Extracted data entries
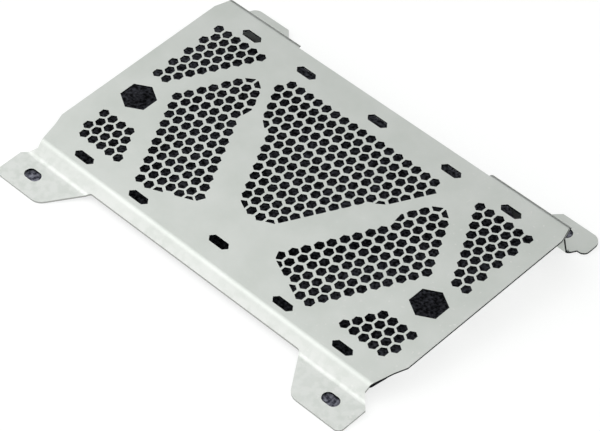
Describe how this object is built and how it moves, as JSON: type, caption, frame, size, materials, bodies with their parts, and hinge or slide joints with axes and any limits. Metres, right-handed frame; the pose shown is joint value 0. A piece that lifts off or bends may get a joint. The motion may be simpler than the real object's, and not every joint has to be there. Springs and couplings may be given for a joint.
{
  "type": "motorcycle radiator guard",
  "caption": "Folded perforated sheet guard for a motorcycle radiator, with four slotted mounting tabs.",
  "frame": {"origin": "midway along and across the guard, on the level of the far tabs' underside", "axes": "+X along the guard, +Y from the sloping web to the legs, +Z from the tabs up to the perforated plate"},
  "size_m": [0.354, 0.264, 0.034],
  "materials": {
    "sheet_metal": "matt, laser cut and folded"
  },
  "bodies": {
    "root": {"guard_plate": "sheet_metal"}
  },
  "joints": []
}
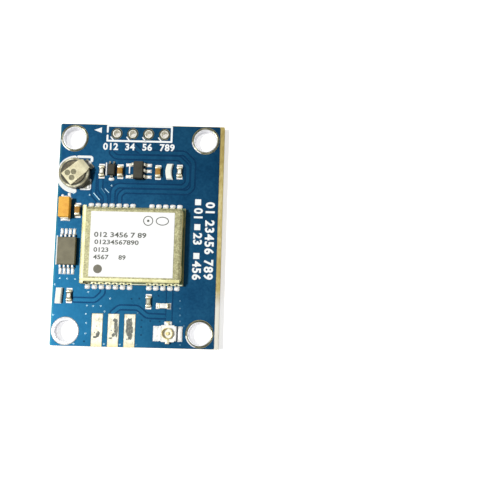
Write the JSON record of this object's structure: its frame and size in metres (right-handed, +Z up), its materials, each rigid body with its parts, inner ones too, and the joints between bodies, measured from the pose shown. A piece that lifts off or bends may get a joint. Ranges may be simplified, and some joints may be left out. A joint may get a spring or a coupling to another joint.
{
  "type": "gps module",
  "caption": "Blue satellite positioning board with a shielded receiver, backup cell, memory, regulator, coaxial aerial socket and mounting holes.",
  "frame": {"origin": "centre of the board's underside, on the surface that it lies on", "axes": "+Z up out of the parts side, +Y along the board's long side towards the header holes, +X along its short side towards the coaxial socket's side"},
  "size_m": [0.0254, 0.0354, 0.0041],
  "materials": {
    "solder_mask": "glossy blue solder mask over glass-epoxy laminate",
    "tin": "bright tinned metal",
    "gold": "gold plating",
    "receiver_laminate": "green laminate",
    "nickel_silver": "satin nickel silver sheet",
    "label_paper": "matt white label",
    "steel": "satin stainless steel",
    "gasket": "dark plastic gasket",
    "tantalum": "orange moulding",
    "moulding": "dark epoxy moulding",
    "resistor": "glazed ceramic chip with tinned ends",
    "ceramic": "brown ceramic chip with tinned ends",
    "lamp": "milky resin lamp with tinned ends",
    "inductor": "white chip with tinned ends",
    "socket_plastic": "white plastic"
  },
  "bodies": {
    "root": {"capacitor_1": "ceramic", "capacitor_2": "ceramic", "capacitor_3": "ceramic", "cell_bottom_tab": "steel", "cell_can": "steel", "cell_cap": "steel", "cell_gasket": "gasket", "cell_top_tab": "steel", "circuit_board": "solder_mask", "edge_pad_1": "tin", "edge_pad_2": "tin", "edge_pad_3": "tin", "header_hole_plating_1": "tin", "header_hole_plating_2": "tin", "header_hole_plating_3": "tin", "header_hole_plating_4": "tin", "inductor_1": "inductor", "lamp_1": "lamp", "lamp_2": "lamp", "memory_body": "moulding", "memory_lead_1": "tin", "memory_lead_2": "tin", "memory_lead_3": "tin", "memory_lead_4": "tin", "memory_lead_5": "tin", "memory_lead_6": "tin", "memory_lead_7": "tin", "memory_lead_8": "tin", "mounting_hole_plating_1": "tin", "mounting_hole_plating_2": "tin", "mounting_hole_plating_3": "tin", "mounting_hole_plating_4": "tin", "receiver_board": "receiver_laminate", "receiver_chip": "moulding", "receiver_filter": "ceramic", "receiver_label": "label_paper", "receiver_oscillator": "nickel_silver", "receiver_shield": "nickel_silver", "regulator_body": "moulding", "regulator_lead_1": "tin", "regulator_lead_2": "tin", "regulator_lead_3": "tin", "regulator_lead_4": "tin", "regulator_lead_5": "tin", "resistor_1": "resistor", "resistor_2": "resistor", "resistor_3": "resistor", "resistor_4": "resistor", "socket_base": "socket_plastic", "socket_pin": "gold", "socket_shell": "gold", "tantalum_body": "tantalum", "tantalum_terminal_1": "tin", "tantalum_terminal_2": "tin", "transistor_body": "moulding", "transistor_lead_1": "tin", "transistor_lead_2": "tin", "transistor_lead_3": "tin"}
  },
  "joints": []
}
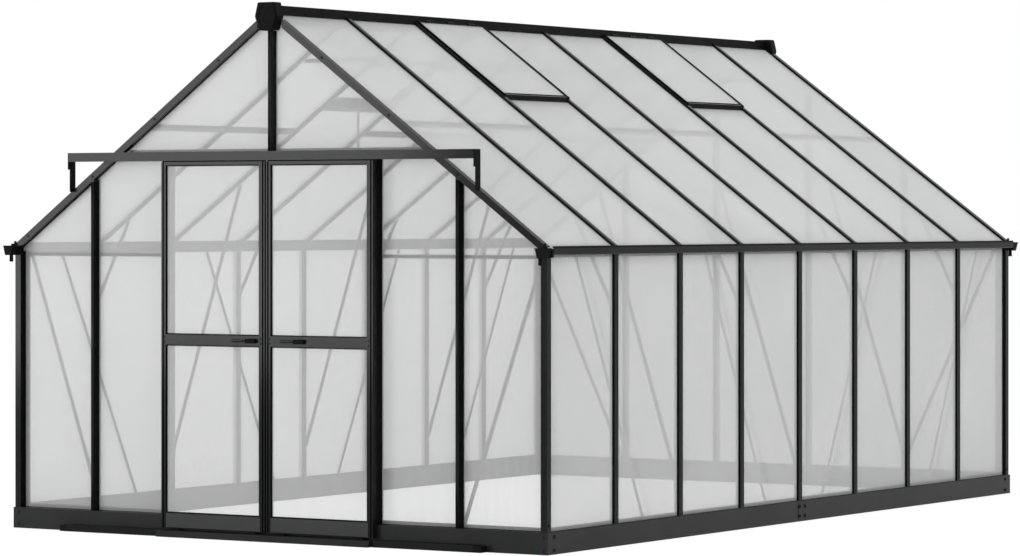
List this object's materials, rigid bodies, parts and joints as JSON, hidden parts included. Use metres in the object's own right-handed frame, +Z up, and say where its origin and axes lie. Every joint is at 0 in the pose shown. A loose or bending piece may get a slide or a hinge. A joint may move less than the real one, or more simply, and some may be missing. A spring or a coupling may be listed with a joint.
{
  "type": "polycarbonate greenhouse",
  "caption": "Walk-in greenhouse with an anthracite aluminium frame, twin-wall sheets, double sliding doors, roof vents, gutters and a steel base.",
  "frame": {"origin": "on the ground, at the centre of the outline between the front threshold's toe and the rear gutter ends", "axes": "+X to the right of someone facing the doors, +Y from the doors to the back gable, +Z up"},
  "size_m": [3.152, 5.021, 2.5513],
  "materials": {
    "frame_aluminium": "satin anthracite powder coat on extruded aluminium",
    "base_steel": "satin anthracite powder coat on folded steel",
    "polycarbonate_sheet": "translucent twin-wall sheet with fine upright flutes",
    "black_plastic": "fine matt moulded black",
    "stay_metal": "satin zinc"
  },
  "bodies": {
    "greenhouse": {"base_front": "base_steel", "base_back": "base_steel", "base_left": "base_steel", "base_right": "base_steel", "corner_posts": "frame_aluminium", "side_bars": "frame_aluminium", "wall_sills": "frame_aluminium", "eave_beams": "frame_aluminium", "gutter_left": "frame_aluminium", "gutter_right": "frame_aluminium", "gutter_outlets": "black_plastic", "front_studs": "frame_aluminium", "door_jambs": "frame_aluminium", "door_header": "frame_aluminium", "back_studs": "frame_aluminium", "front_transoms": "frame_aluminium", "verge_rafters": "frame_aluminium", "ridge_beam": "frame_aluminium", "ridge_caps": "black_plastic", "roof_bars": "frame_aluminium", "roof_crossbars": "frame_aluminium", "collar_ties": "frame_aluminium", "knee_braces": "frame_aluminium", "wall_braces": "frame_aluminium", "side_sheets_left": "polycarbonate_sheet", "side_sheets_right": "polycarbonate_sheet", "roof_sheets_left": "polycarbonate_sheet", "roof_sheets_right": "polycarbonate_sheet", "front_sheets": "polycarbonate_sheet", "back_sheets": "polycarbonate_sheet", "vent_frames": "frame_aluminium", "vent_sheets": "polycarbonate_sheet", "vent_stays": "stay_metal", "header_rail": "frame_aluminium", "track_ends": "black_plastic", "ground_guide": "frame_aluminium", "threshold_ramp": "base_steel"},
    "door_left": {"door_left_frame": "frame_aluminium", "door_left_sheets": "polycarbonate_sheet", "door_left_handle": "black_plastic", "door_left_runners": "black_plastic"},
    "door_right": {"door_right_frame": "frame_aluminium", "door_right_sheets": "polycarbonate_sheet", "door_right_handle": "black_plastic", "door_right_runners": "black_plastic"}
  },
  "joints": [
    {"name": "door_left_slide", "type": "slide", "parent": "greenhouse", "child": "door_left", "axis": [-1, 0, 0], "range_m": [0, 0.555]},
    {"name": "door_right_slide", "type": "slide", "parent": "greenhouse", "child": "door_right", "axis": [1, 0, 0], "range_m": [0, 0.555]}
  ]
}
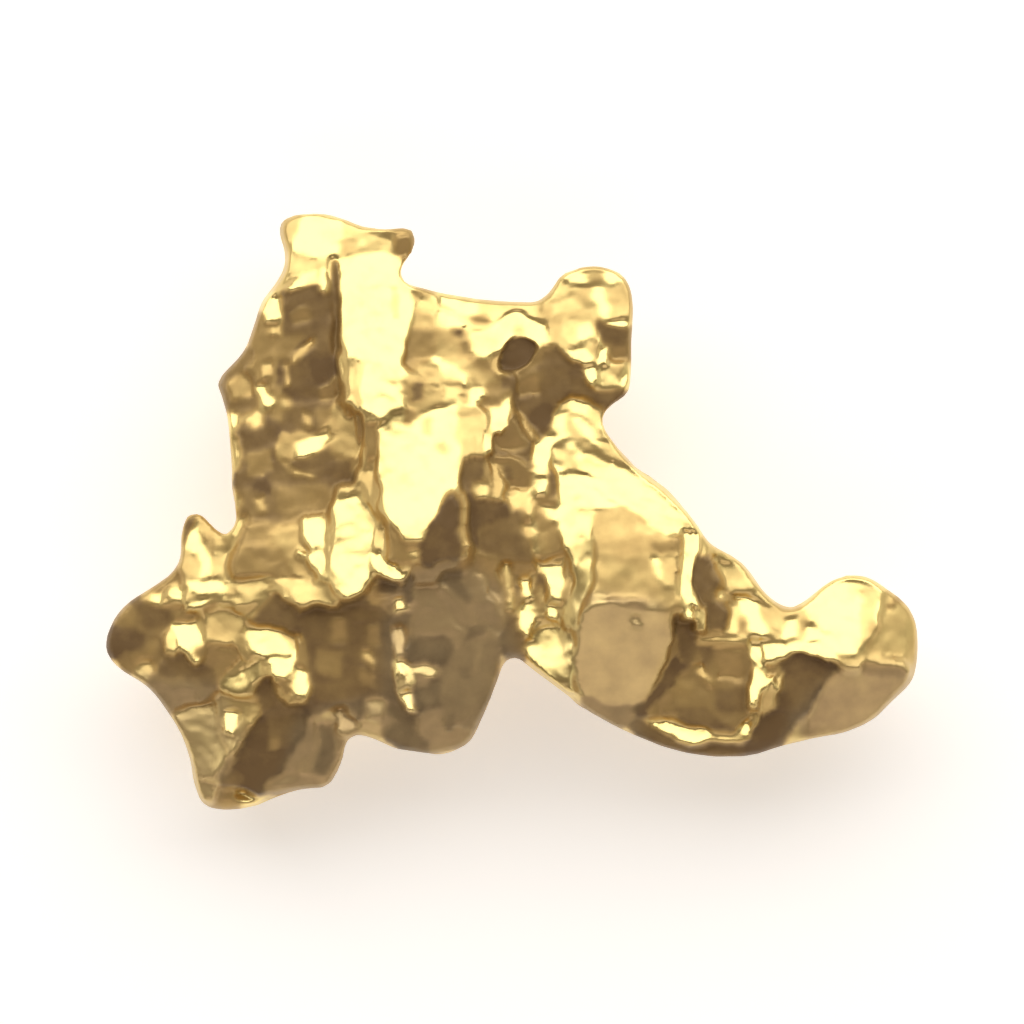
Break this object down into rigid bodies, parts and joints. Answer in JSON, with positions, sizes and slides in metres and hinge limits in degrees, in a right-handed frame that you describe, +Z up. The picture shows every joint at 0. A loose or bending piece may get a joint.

• SHORT PROBLEM:
Output the entries exactly.

• ANSWER TO THE PROBLEM:
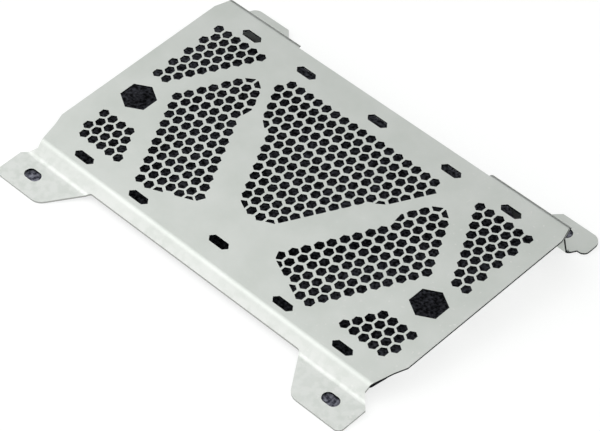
Describe how this object is built and how it moves, as JSON: type, caption, frame, size, materials, bodies with their parts, and hinge or slide joints with axes and any limits. Metres, right-handed frame; the pose shown is joint value 0. A piece that lifts off or bends may get a joint. The motion may be simpler than the real object's, and not every joint has to be there. Springs and couplings may be given for a joint.
{
  "type": "motorcycle radiator guard",
  "caption": "Folded perforated sheet guard for a motorcycle radiator, with four slotted mounting tabs.",
  "frame": {"origin": "midway along and across the guard, on the level of the far tabs' underside", "axes": "+X along the guard, +Y from the sloping web to the legs, +Z from the tabs up to the perforated plate"},
  "size_m": [0.354, 0.264, 0.034],
  "materials": {
    "sheet_metal": "matt, laser cut and folded"
  },
  "bodies": {
    "root": {"guard_plate": "sheet_metal"}
  },
  "joints": []
}
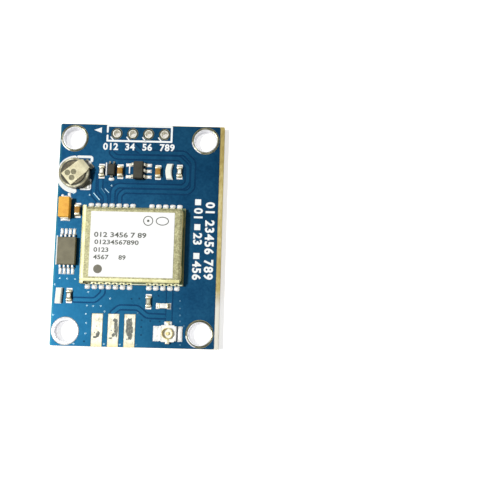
Write the JSON record of this object's structure: its frame and size in metres (right-handed, +Z up), its materials, each rigid body with its parts, inner ones too, and the joints between bodies, measured from the pose shown. A piece that lifts off or bends may get a joint. Ranges may be simplified, and some joints may be left out. A joint may get a spring or a coupling to another joint.
{
  "type": "gps module",
  "caption": "Blue satellite positioning board with a shielded receiver, backup cell, memory, regulator, coaxial aerial socket and mounting holes.",
  "frame": {"origin": "centre of the board's underside, on the surface that it lies on", "axes": "+Z up out of the parts side, +Y along the board's long side towards the header holes, +X along its short side towards the coaxial socket's side"},
  "size_m": [0.0254, 0.0354, 0.0041],
  "materials": {
    "solder_mask": "glossy blue solder mask over glass-epoxy laminate",
    "tin": "bright tinned metal",
    "gold": "gold plating",
    "receiver_laminate": "green laminate",
    "nickel_silver": "satin nickel silver sheet",
    "label_paper": "matt white label",
    "steel": "satin stainless steel",
    "gasket": "dark plastic gasket",
    "tantalum": "orange moulding",
    "moulding": "dark epoxy moulding",
    "resistor": "glazed ceramic chip with tinned ends",
    "ceramic": "brown ceramic chip with tinned ends",
    "lamp": "milky resin lamp with tinned ends",
    "inductor": "white chip with tinned ends",
    "socket_plastic": "white plastic"
  },
  "bodies": {
    "root": {"capacitor_1": "ceramic", "capacitor_2": "ceramic", "capacitor_3": "ceramic", "cell_bottom_tab": "steel", "cell_can": "steel", "cell_cap": "steel", "cell_gasket": "gasket", "cell_top_tab": "steel", "circuit_board": "solder_mask", "edge_pad_1": "tin", "edge_pad_2": "tin", "edge_pad_3": "tin", "header_hole_plating_1": "tin", "header_hole_plating_2": "tin", "header_hole_plating_3": "tin", "header_hole_plating_4": "tin", "inductor_1": "inductor", "lamp_1": "lamp", "lamp_2": "lamp", "memory_body": "moulding", "memory_lead_1": "tin", "memory_lead_2": "tin", "memory_lead_3": "tin", "memory_lead_4": "tin", "memory_lead_5": "tin", "memory_lead_6": "tin", "memory_lead_7": "tin", "memory_lead_8": "tin", "mounting_hole_plating_1": "tin", "mounting_hole_plating_2": "tin", "mounting_hole_plating_3": "tin", "mounting_hole_plating_4": "tin", "receiver_board": "receiver_laminate", "receiver_chip": "moulding", "receiver_filter": "ceramic", "receiver_label": "label_paper", "receiver_oscillator": "nickel_silver", "receiver_shield": "nickel_silver", "regulator_body": "moulding", "regulator_lead_1": "tin", "regulator_lead_2": "tin", "regulator_lead_3": "tin", "regulator_lead_4": "tin", "regulator_lead_5": "tin", "resistor_1": "resistor", "resistor_2": "resistor", "resistor_3": "resistor", "resistor_4": "resistor", "socket_base": "socket_plastic", "socket_pin": "gold", "socket_shell": "gold", "tantalum_body": "tantalum", "tantalum_terminal_1": "tin", "tantalum_terminal_2": "tin", "transistor_body": "moulding", "transistor_lead_1": "tin", "transistor_lead_2": "tin", "transistor_lead_3": "tin"}
  },
  "joints": []
}
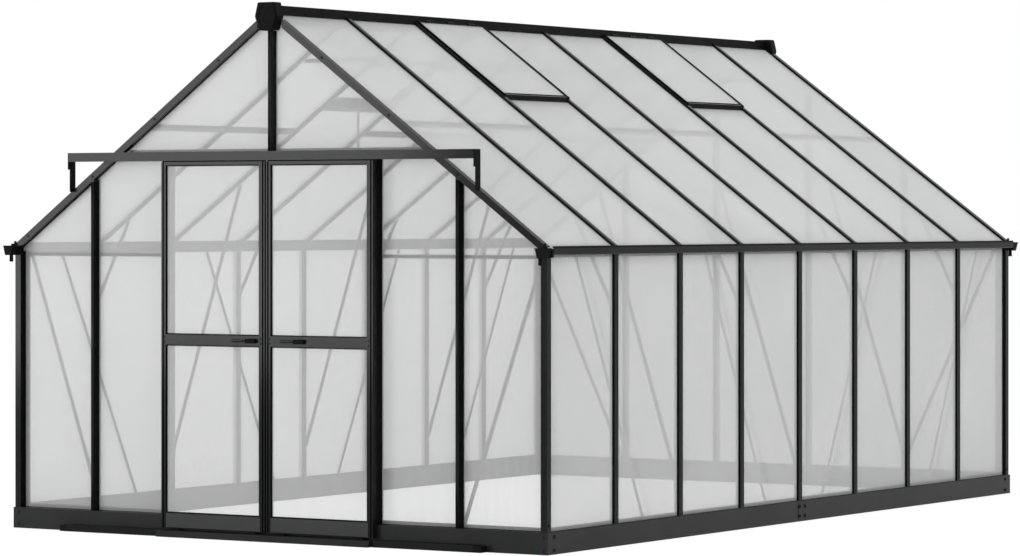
List this object's materials, rigid bodies, parts and joints as JSON, hidden parts included. Use metres in the object's own right-handed frame, +Z up, and say where its origin and axes lie. Every joint is at 0 in the pose shown. A loose or bending piece may get a slide or a hinge. A joint may move less than the real one, or more simply, and some may be missing. A spring or a coupling may be listed with a joint.
{
  "type": "polycarbonate greenhouse",
  "caption": "Walk-in greenhouse with an anthracite aluminium frame, twin-wall sheets, double sliding doors, roof vents, gutters and a steel base.",
  "frame": {"origin": "on the ground, at the centre of the outline between the front threshold's toe and the rear gutter ends", "axes": "+X to the right of someone facing the doors, +Y from the doors to the back gable, +Z up"},
  "size_m": [3.152, 5.021, 2.5513],
  "materials": {
    "frame_aluminium": "satin anthracite powder coat on extruded aluminium",
    "base_steel": "satin anthracite powder coat on folded steel",
    "polycarbonate_sheet": "translucent twin-wall sheet with fine upright flutes",
    "black_plastic": "fine matt moulded black",
    "stay_metal": "satin zinc"
  },
  "bodies": {
    "greenhouse": {"base_front": "base_steel", "base_back": "base_steel", "base_left": "base_steel", "base_right": "base_steel", "corner_posts": "frame_aluminium", "side_bars": "frame_aluminium", "wall_sills": "frame_aluminium", "eave_beams": "frame_aluminium", "gutter_left": "frame_aluminium", "gutter_right": "frame_aluminium", "gutter_outlets": "black_plastic", "front_studs": "frame_aluminium", "door_jambs": "frame_aluminium", "door_header": "frame_aluminium", "back_studs": "frame_aluminium", "front_transoms": "frame_aluminium", "verge_rafters": "frame_aluminium", "ridge_beam": "frame_aluminium", "ridge_caps": "black_plastic", "roof_bars": "frame_aluminium", "roof_crossbars": "frame_aluminium", "collar_ties": "frame_aluminium", "knee_braces": "frame_aluminium", "wall_braces": "frame_aluminium", "side_sheets_left": "polycarbonate_sheet", "side_sheets_right": "polycarbonate_sheet", "roof_sheets_left": "polycarbonate_sheet", "roof_sheets_right": "polycarbonate_sheet", "front_sheets": "polycarbonate_sheet", "back_sheets": "polycarbonate_sheet", "vent_frames": "frame_aluminium", "vent_sheets": "polycarbonate_sheet", "vent_stays": "stay_metal", "header_rail": "frame_aluminium", "track_ends": "black_plastic", "ground_guide": "frame_aluminium", "threshold_ramp": "base_steel"},
    "door_left": {"door_left_frame": "frame_aluminium", "door_left_sheets": "polycarbonate_sheet", "door_left_handle": "black_plastic", "door_left_runners": "black_plastic"},
    "door_right": {"door_right_frame": "frame_aluminium", "door_right_sheets": "polycarbonate_sheet", "door_right_handle": "black_plastic", "door_right_runners": "black_plastic"}
  },
  "joints": [
    {"name": "door_left_slide", "type": "slide", "parent": "greenhouse", "child": "door_left", "axis": [-1, 0, 0], "range_m": [0, 0.555]},
    {"name": "door_right_slide", "type": "slide", "parent": "greenhouse", "child": "door_right", "axis": [1, 0, 0], "range_m": [0, 0.555]}
  ]
}
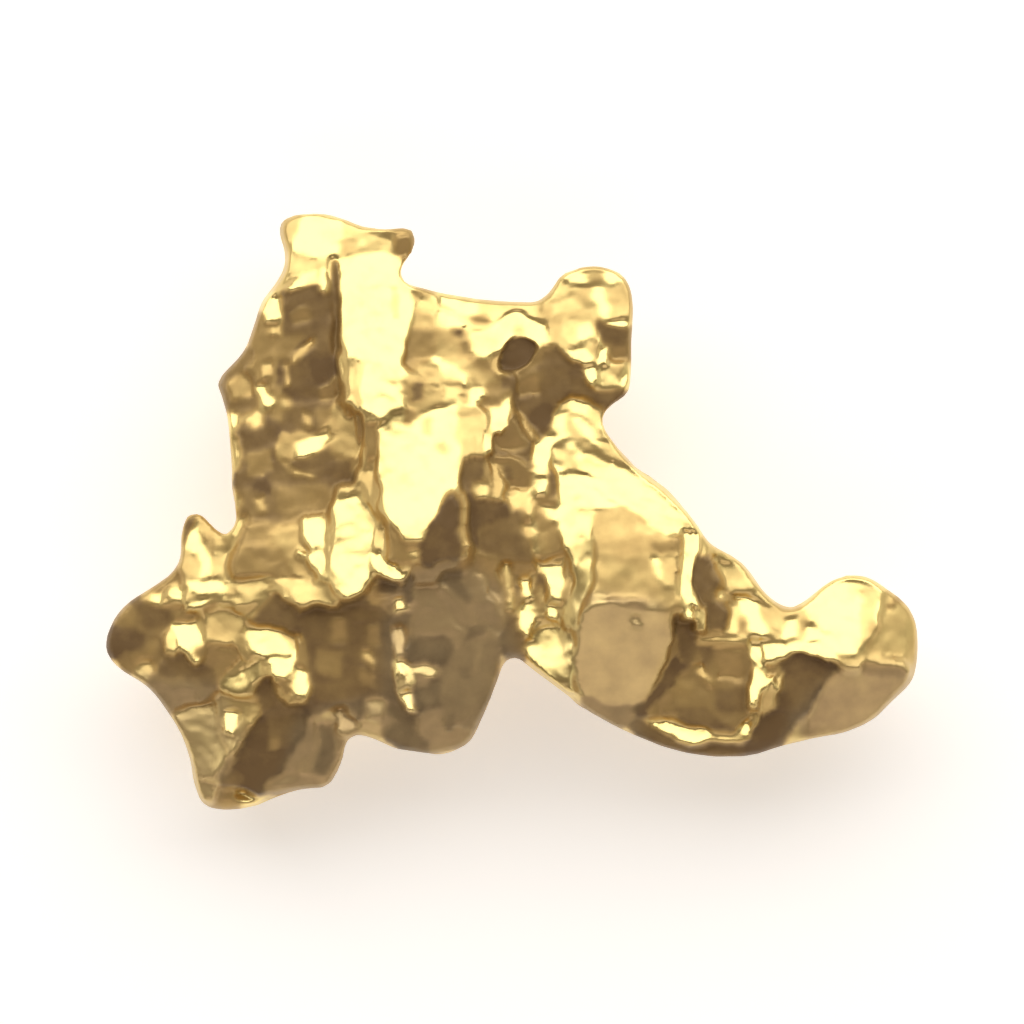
Break this object down into rigid bodies, parts and joints. Answer in JSON, with positions, sizes and slides in metres and hinge limits in degrees, in a right-handed frame that you describe, +Z up. The picture shows every joint at 0. A loose or bending piece may get a joint.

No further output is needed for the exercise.